Stanford’s ability to monopolize possession is due in part to the performance of its defense, but employing a more traditional offense that huddles up before every snap is all part of the game plan.

In that vein, the Pac-12’s coordinator changes are not limited exclusively to the defensive side of the ball. UCLA’s Jim Mora named Kennedy Polamalu offensive coordinator after Mazzone’s departure for Texas A&M.

Polamalu helped lay the foundation for USC’s overwhelming power game of the 2000s, working as running backs coach under Pete Carroll in the early 2000s. Polamalu later worked with celebrated Bruins alum Maurice Jones-Drew as the Jacksonville Jaguars running back coach, before a brief return to USC.

Polamalu’s hire brings with it the promise of a new offensive look at UCLA, which Mora detailed last week via

“As we continue to evolve as a program and tailor our philosophies and schemes to the strengths of our players, what you will see is a multifaceted offense incorporating tight ends and fullbacks into our schemes.”
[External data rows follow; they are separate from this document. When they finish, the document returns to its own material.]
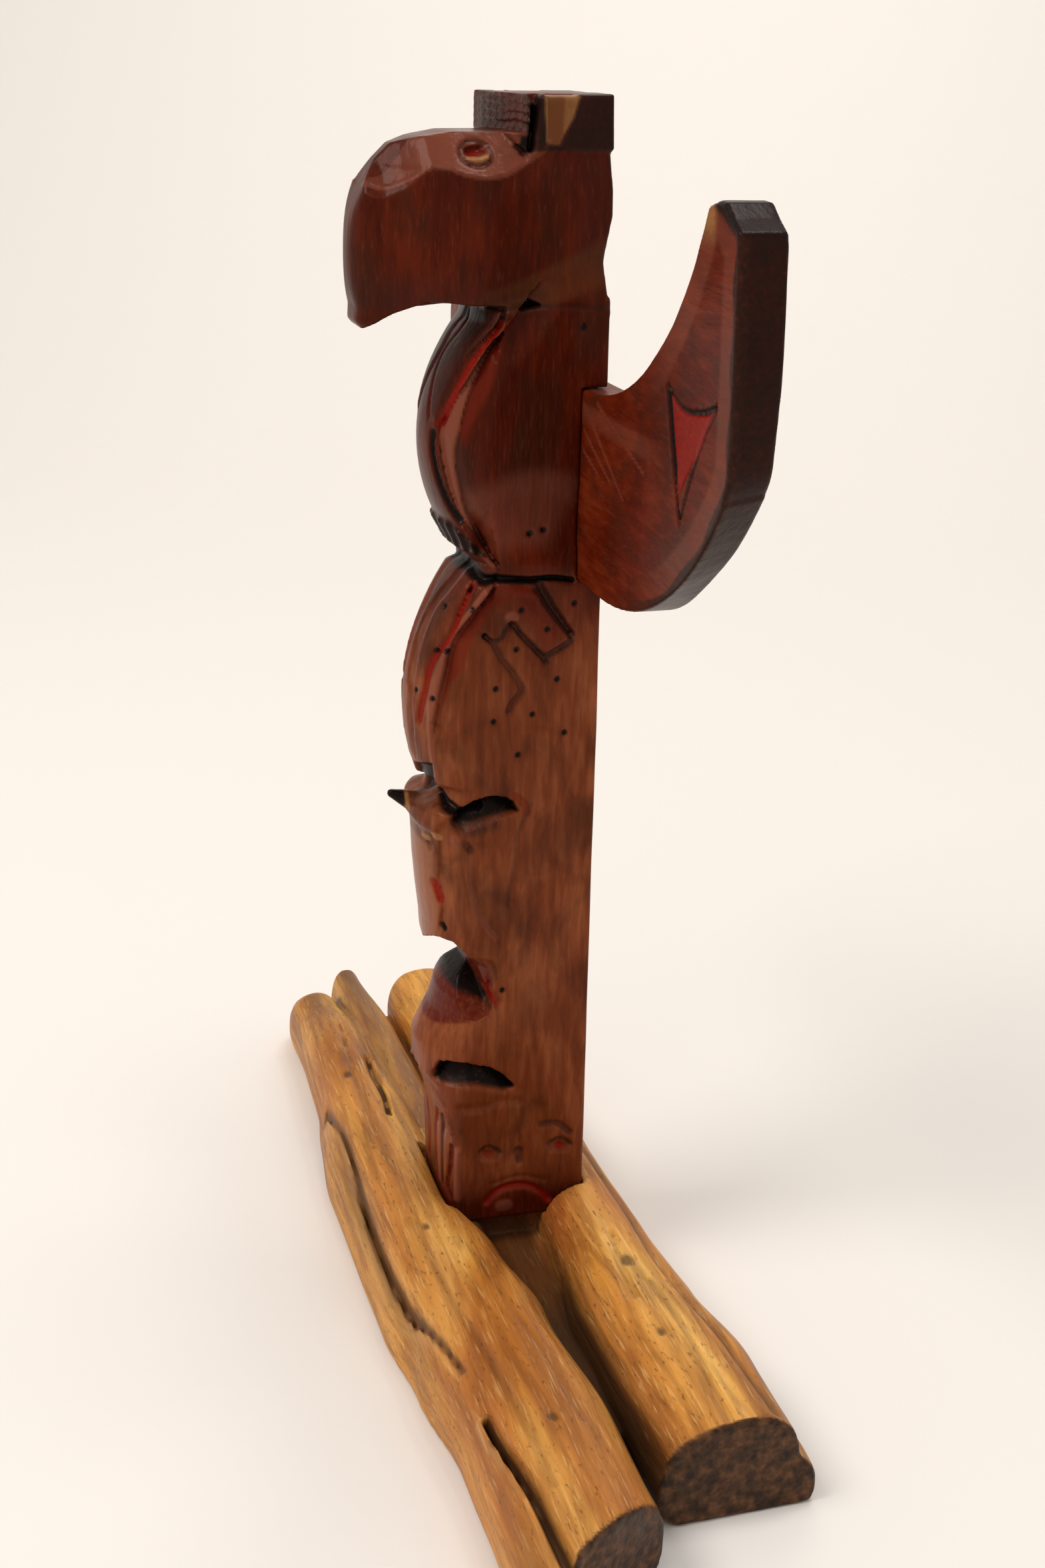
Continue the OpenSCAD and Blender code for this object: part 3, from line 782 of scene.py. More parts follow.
def carve_hat(pole):
    """The squared ear block: rippled front, slot behind its corner, bare wedge, step."""
    def ripples(x, y, z):
        h = z - SEAT_Z
        face = smoothstep(1.6, 0.4, np.abs(hat_gap(x, y))) * smoothstep(HAT_H + 1.0, HAT_H + 2.0, h)
        return 0.6 * face * (0.5 + 0.5 * np.sin(3.2 * h + 0.8 * np.sin(0.35 * x + 1.0)))

    pole.sink(ripples, (-20, -12, SEAT_Z + HAT_H), (20, 0, SEAT_Z + POLE_H + 3))
    pole.paint("soot_and_shade", lambda x, y, z: 0.7 * smoothstep(HAT_H + 0.5, HAT_H + 1.5, z - SEAT_Z)
               * smoothstep(1.4, 0.6, np.abs(hat_gap(x, y))))
    edge = 13.0
    region(pole, [(-2.8, 302), (-0.3, 302), (-1.6, 292), (-2.1, 286.8), (-3.4, 286.8), (-3.0, 294)],
           2.2, 0.35, "black", 1.0, edge)
    region(pole, [(-5.4, 290.6), (-2.8, 290.6), (-2.4, 286.8), (-4.4, 286.5), (-5.7, 288.4)],
           0.7, 0.5, "black", 1.0, edge)
    wedge = [(0.2, 302), (9.4, 302), (7.2, 294.5), (4.0, 288.4), (1.0, 288.6)]
    region(pole, wedge, 0.4, 0.3, "worn", 0.8, edge)
    region(pole, [(5.4, 302), (9.9, 302), (7.4, 294.5), (5.0, 291.2)], 0.0, 0.4, "bare_wood_and_glint", 0.4, edge)
    around = [(-4.0, 302)] + [wedge[0]] + wedge[:0:-1] + [(18.5, 302), (18.5, 287.2), (-4.0, 287.2)]
    region(pole, around, 0.0, 0.4, "soot_and_shade", 1.0, edge)
    region(pole, around, 0.0, 0.4, "black", 0.5, edge)
    # a painted glint along a thin raised strip at the ear block's front corner
    groove(pole, [(0.3, 301), (0.7, 295), (1.0, 289.4)], 0.5, -0.2, "bare_wood_and_glint", 0.6, edge)
    ledge(pole, [(-2.0, 287.0), (6.0, 287.2), (18.5, 287.0)], 9.0, 0.7, 1, edge)


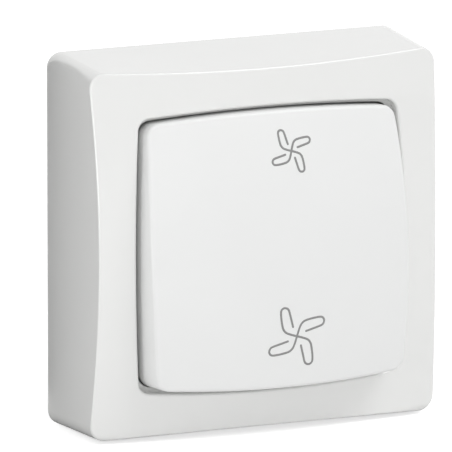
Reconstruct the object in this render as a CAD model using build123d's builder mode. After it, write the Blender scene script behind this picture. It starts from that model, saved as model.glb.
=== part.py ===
from build123d import *
import os
from math import cos, radians, sin, tan

# Surface-mounted two-speed ventilation switch, in millimetres
# X runs to the right, Z runs up and the wall is the plane Y = 0
# Depths are measured from the wall towards the room, along -Y

# Front cover
cover_side = 86.0
cover_corner = 3.5
cover_wall = 2.2
wall_draft = 1.7
side_pinch = 1.1
crown_depth = 30.3
dome_radius = 249.0
ridge_round = 0.5
min_corner = 0.8
cut_overrun = 1.0
opening_half = 32.75
opening_bow = 1.4
opening_corner = 3.0
collar_wall = 1.6
collar_back = 20.0
pry_slot_width = 8.0
pry_slot_depth = 1.6

# Snap hooks of the cover and the windows that they catch in
hook_width = 8.0
hook_thickness = 1.3
hook_height = 20.0
hook_back = 6.4
hook_nose = 1.1
hook_nose_length = 2.6
hook_gap = 0.6
hook_root = 1.0
window_clearance = 0.4

# Rocker key
key_gap = 1.3
key_corner = 3.3
key_face = 37.1
key_crown_radius = 150.0
key_round = 0.9
key_wall = 1.8
key_skirt = 20.6
key_rib = 1.2
key_rib_pitch = 12.0
clip_width = 6.0
clip_thickness = 1.5
clip_nose = 0.9
clip_pitch = 16.0
clip_clearance = 0.15

# Rocking axis and the two stable positions
pivot_depth = 25.0
key_tilt = 5.4

# Key cradle
cradle_width = 28.0
cradle_height = 24.0
cradle_plate = 1.8
cradle_seat = 31.2
trunk_half_width = 8.4
trunk_half_height = 4.5
trunk_back = 22.0
boss_radius = 3.6
boss_back = 17.6
pin_radius = 1.5
pin_clearance = 0.05
pin_overhang = 0.5
bore_end = 28.0

# Detent plunger and its spring
plunger_radius = 2.0
plunger_clearance = 0.08
plunger_front = 22.0
nose_clearance = 0.2
spring_radius = 1.5
spring_wire = 0.22
spring_turns = 5
spring_seat = 0.05

# Wall base
base_clearance = 0.3
base_wall = 1.6
base_floor = 2.0
base_depth = 12.0
wall_screw_half_pitch = 30.0
wall_screw_radius = 2.1
wall_screw_slot = 8.0
wall_screw_rim = 2.2
wall_screw_rim_height = 1.0
cable_entry_width = 30.0
cable_entry_height = 7.2
cable_entry_centre = 20.8
cable_entry_corner = 2.0
plate_post_half_pitch = 30.0
plate_post_radius = 3.6
corner_post_half_pitch = 28.0
corner_post_radius = 3.0
post_rib = 1.2
post_rib_reach = 2.4
pocket_depth = 0.8
pocket_width = 17.5
pocket_height = 17.2
pocket_corner = 2.5
pocket_centre = 26.2

# Support plate and its two screws
plate_back = 16.0
plate_thickness = 1.0
plate_margin = 4.0
plate_corner = 4.0
plate_slot_radius = 1.8
plate_slot_length = 7.0
plate_notch_radius = 5.0
plate_screw_radius = 1.25
plate_screw_clearance = 0.05
plate_screw_length = 9.0
plate_head_radius = 2.9
plate_head_height = 1.6

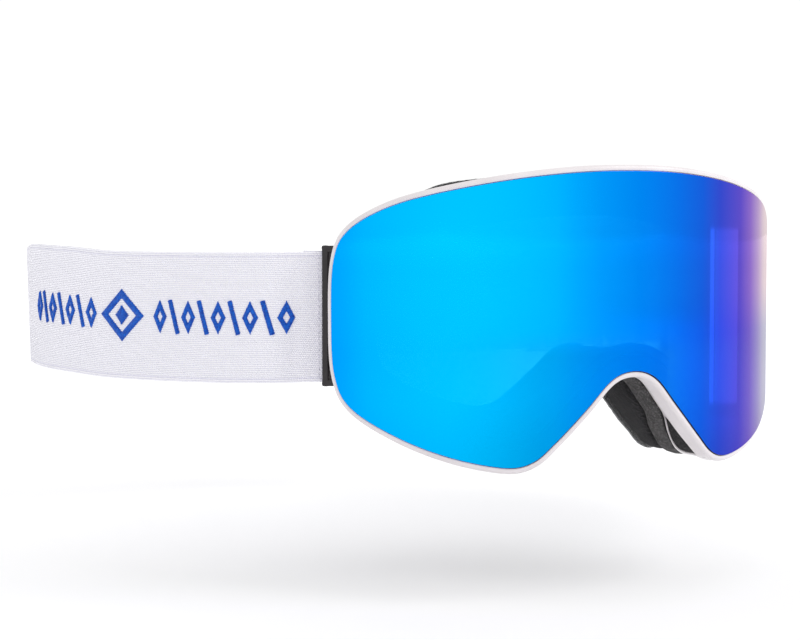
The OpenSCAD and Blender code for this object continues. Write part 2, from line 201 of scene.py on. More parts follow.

An NFL lineage. Involvement in one of college football’s most dominant pro-set offenses. Fullbacks and tight ends. Polamalu checks off every box for UCLA introducing a more traditional offensive style, better suited to the strengths of quarterback Josh Rosen.

Rosen’s drawn comparisons to Andrew Luck, so why not emulate the look in which Luck thrived during his tenure at Stanford?

Meanwhile, defensively, UCLA already bought into the physical and aggressive defensive mindset last offseason when it brought Tom Bradley on to replace Jeff Ulbrich. All told, the 2016 Bruins are going to look like the Cardinal of the South — if crosstown rival USC doesn’t garner that distinction first.

Helton already shifted the offensive back to a more traditional style after replacing Steve Sarkisian midway through 2015, reintroducing a methodical run game and more prominently showcasing tight ends. USC’s philosophical shift is less a case of chasing the trend-setter, and more the program looking to return to the model that previously made it the team everyone else was chasing.

These things always come full circle, eventually.